Furthermore, even if a person making claims about the conduct of any particular Jew or Jews can be demonstrated to be a flaming antisemite, it tells us nothing whatsoever about the truth or falsehood of what he is alleging. Those must be established on an evidentiary basis, and refusing to investigate a complaint against a Jew simply because holding him to the same standards as everyone else might open us up to an accusation of racism is no more moral than being an antisemite. As God put it to Moses, “Keep far from a false charge, and do not kill the innocent and righteous, for I will not acquit the wicked.” If God does not acquit the guilty, it is dangerous practice for us to do it.

So then, if Raphael Golb was a criminal, he deserved to go to jail whether or not his accuser was an antisemite.

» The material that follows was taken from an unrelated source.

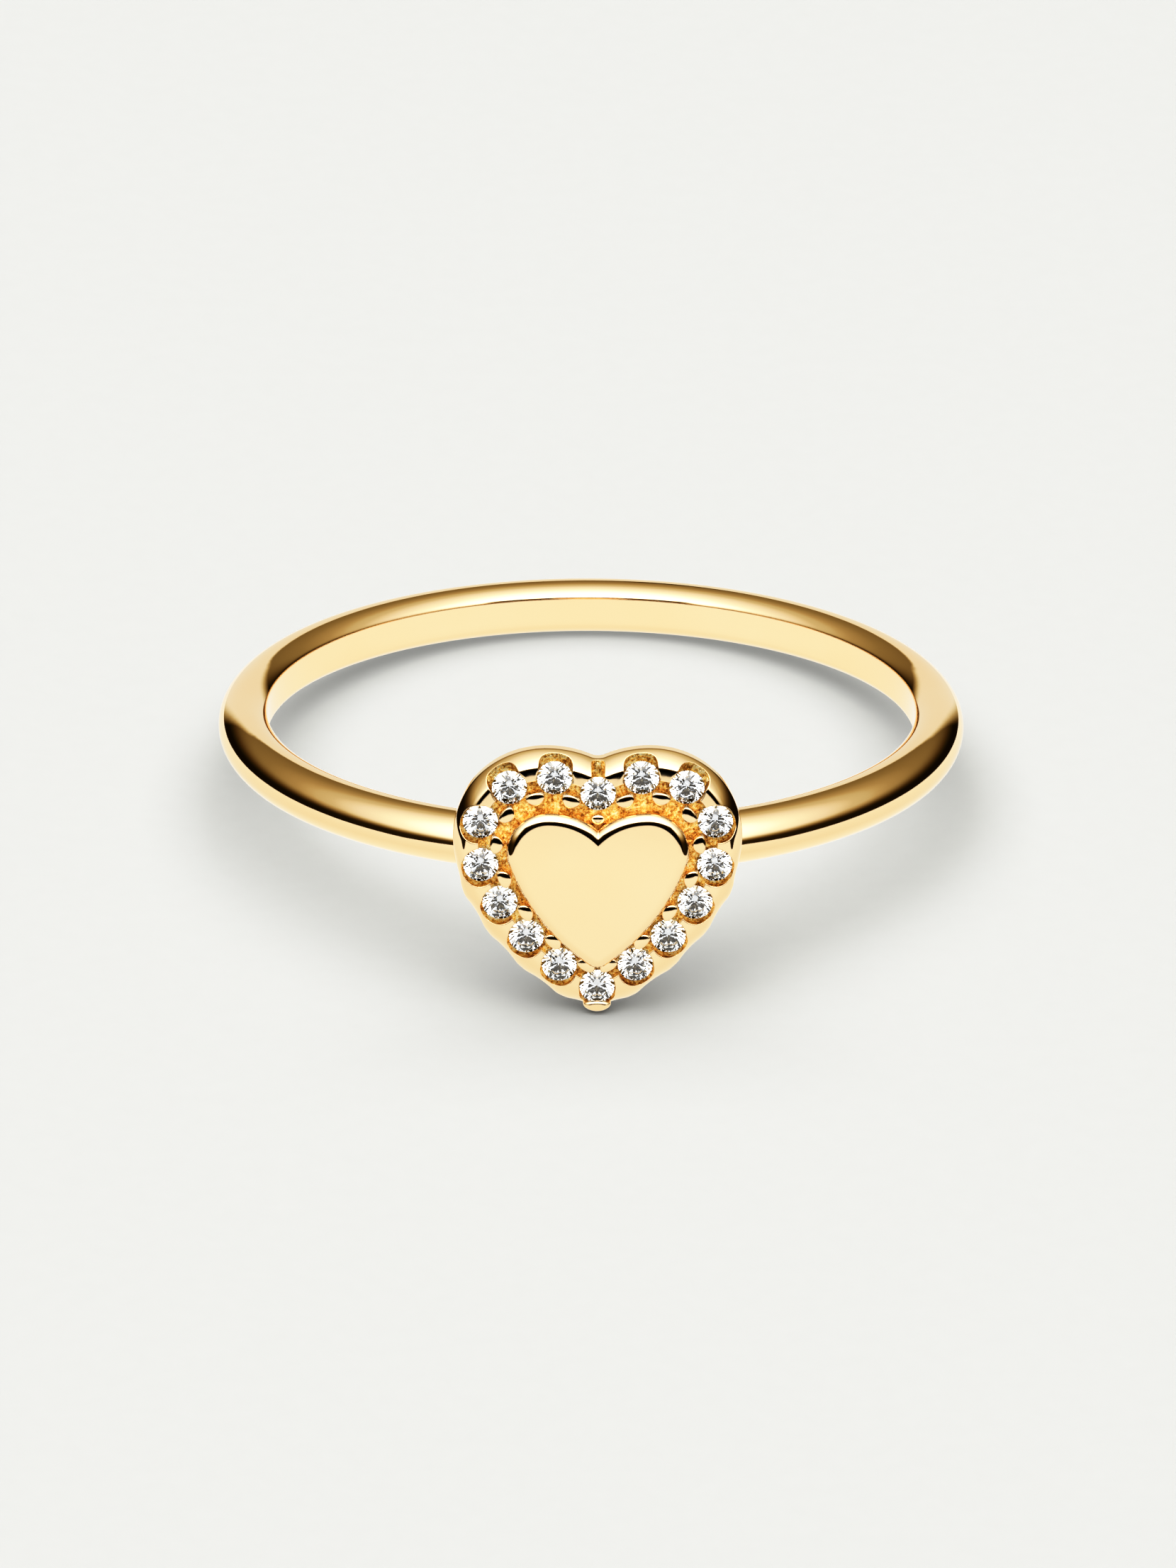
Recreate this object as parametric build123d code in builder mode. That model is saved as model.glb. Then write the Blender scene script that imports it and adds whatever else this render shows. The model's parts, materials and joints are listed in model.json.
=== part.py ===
from build123d import *
from math import asin, atan, atan2, cos, degrees, hypot, radians, sin
import os

# Heart ring: a round band that carries a heart-shaped head. The head is a plate with a rounded shoulder,
# sixteen round brilliants in scalloped seats along its rim, and a raised, polished heart in the middle.
# Lengths are in millimetres, angles in degrees. The ring lies on its side on the plane z = 0, with the
# heart to the front (-Y). The heart's tip reaches below the band, so the ring rests on the tip and on
# the back of the band, and its front is a little raised.
os.makedirs("parts", exist_ok=True)

# Band
finger_radius = 8.65
band_thickness = 1.30
bore_wall = 0.85
bore_edge_round = 0.06

# Line of the stones' centres, seen from the front
stone_line_width = 6.28
stone_line_height = 5.80
stone_line_lobe_share = 0.286
stone_line_cleft_share = 0.077
side_lean = 20

# Stones
stone_diameter = 0.92
stone_pitch = 1.19
table_share = 0.57
crown_share = 0.15
girdle_share = 0.03
pavilion_share = 0.43
star_share = 0.50
lower_facet_share = 0.75
stone_clearance = 0.03

# Plate that holds the stones; heights are measured from the plane through the stones' girdles
girdle_stand_off = 1.89
rim_reach = 0.66
rim_height = 0.12
plate_depth = 0.72
shoulder_round = 0.46
back_round = 0.12
cleft_round = 0.45
tip_round = 0.75
seat_radius = 0.49
seat_ledge = 0.16
rim_inset = 0.04
recess_depth = 0.12

# Prongs, beads and the notch behind the stone in the cleft
prong_inset = 0.30
prong_height = 0.22
prong_round = 0.05
tip_bead_radius = 0.26
tip_bead_drop = 0.70
tip_bead_round = 0.20
cleft_bead_radius = 0.16
cleft_bead_drop = 0.66
notch_width = 0.32
notch_depth = 0.30

# Raised heart in the middle
centre_side_gap = 0.77
centre_top_gap = 0.97
centre_tip_gap = 0.56
centre_lobe_share = 0.228
centre_cleft_share = 0.112
centre_face_height = 0.50
centre_edge_round = 0.26
centre_tip_round = 0.35

# Neck between the plate and the band: its width and height as shares of the stone line's, and how far
# along the way from the plate to the band each section stands
neck_sink = 0.45
neck_sections = (
    # width, height, way
    (0.88, 0.80, 0.0),
    (0.78, 0.50, 0.4),
    (0.80, 0.21, 1.0),
)

# Worked out from the above
band_round = (band_thickness**2 + (bore_wall / 2) ** 2) / (2 * band_thickness)
band_outer_radius = finger_radius + band_thickness
girdle_distance = band_outer_radius + girdle_stand_off
stone_radius = stone_diameter / 2
crown_height = stone_diameter * crown_share
girdle_height = stone_diameter * girdle_share
pavilion_depth = stone_diameter * pavilion_share
stone_line_top = stone_line_height / 2
stone_line_tip = -stone_line_height / 2


def heart_half(width, top, tip, lobe_share, cleft_share):
    """The right half of a heart: brow from lobe to cleft, lobe, and side down to the tip."""
    lobe_radius = width * lobe_share
    lobe_x = width / 2 - lobe_radius
    cleft = top - (top - tip) * cleft_share
    brow = TangentArc((lobe_x, top), (0, cleft), tangent=(-1, 0))
    lobe = CenterArc((lobe_x, top - lobe_radius), lobe_radius, 90, -90 - side_lean)
    side = TangentArc(lobe @ 1, (0, tip), tangent=lobe % 1)
    return brow, lobe, side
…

If the Palestinians are indeed suffering unreasonably at the hands of an Israeli government, how is that injustice mitigated in any way by the prejudices of the person bringing their plight to public attention? If billionaires are using their bank balances to subvert democracy, how does a whistleblower’s opinion of their ethnicity factor into it at all? The fact is that it does not.

The vast majority of today’s accusations of antisemitism are attention management devices. They have no bearing on the question at hand. Don’t fall for the misdirection.